Pub Date: Oct. 19th, 2006
ISBN: 1-58567-849-X
Publisher: Overlook

Man loses man’s best friend, decides the rest of humanity is to blame.

Donovan’s first novel, Schopenhauer’s Telescope (2003), tried, with rather pallid results, to turn philosophical concepts into allegorical fiction. His second is similarly thoughtful, but an entirely different sort of text: slim where its predecessor was bloated, deeply personal rather than vague and abstract. Narrator Julius is a self-sufficient type living alone in a cabin in the woods of Maine. “I had never married, though I think I came near once,” he tells us, “and so even the silences here were mine.” In the cabin, he’s surrounded by the thousands of books collected by his father, as well as ghostly memories of the dead man, a war veteran haunted by his murderous conscience. Julius needs little to get by; some part-time work in the warmer months is sufficient. Otherwise, he’s content to drink tea, read Shakespeare, pet his beloved dog Hobbes and listen to the gunfire from hunters galumphing through the woods. But that all changes when he finds Hobbes dying from a shotgun blast. Studying the wound, the veterinarian tells Julius that whoever shot Hobbes came up close and probably patted him before firing the fatal shot.

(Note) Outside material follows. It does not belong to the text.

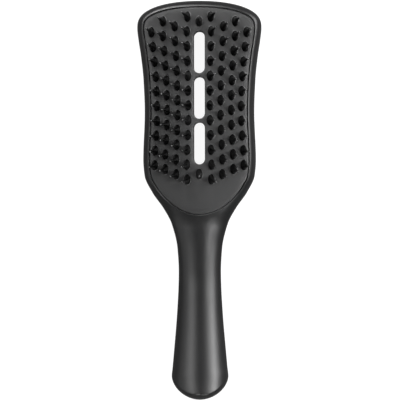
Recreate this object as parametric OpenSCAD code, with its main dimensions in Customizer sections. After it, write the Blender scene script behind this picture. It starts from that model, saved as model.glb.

In the same eerily calm manner he would use to describe cutting wood, Julius then relates his walks into the forest with his grandfather’s WWI-issue Enfield sniper rifle and starts killing hunters. Donovan’s command of language is astonishingly precise, eerily reflecting Julius’s disarmingly mild-mannered pathology as it ascribes no more importance to the cold-blooded shooting of a hunter than to going into town for groceries.

Finely tooled outsider fiction, as chilling as it is ultimately humane.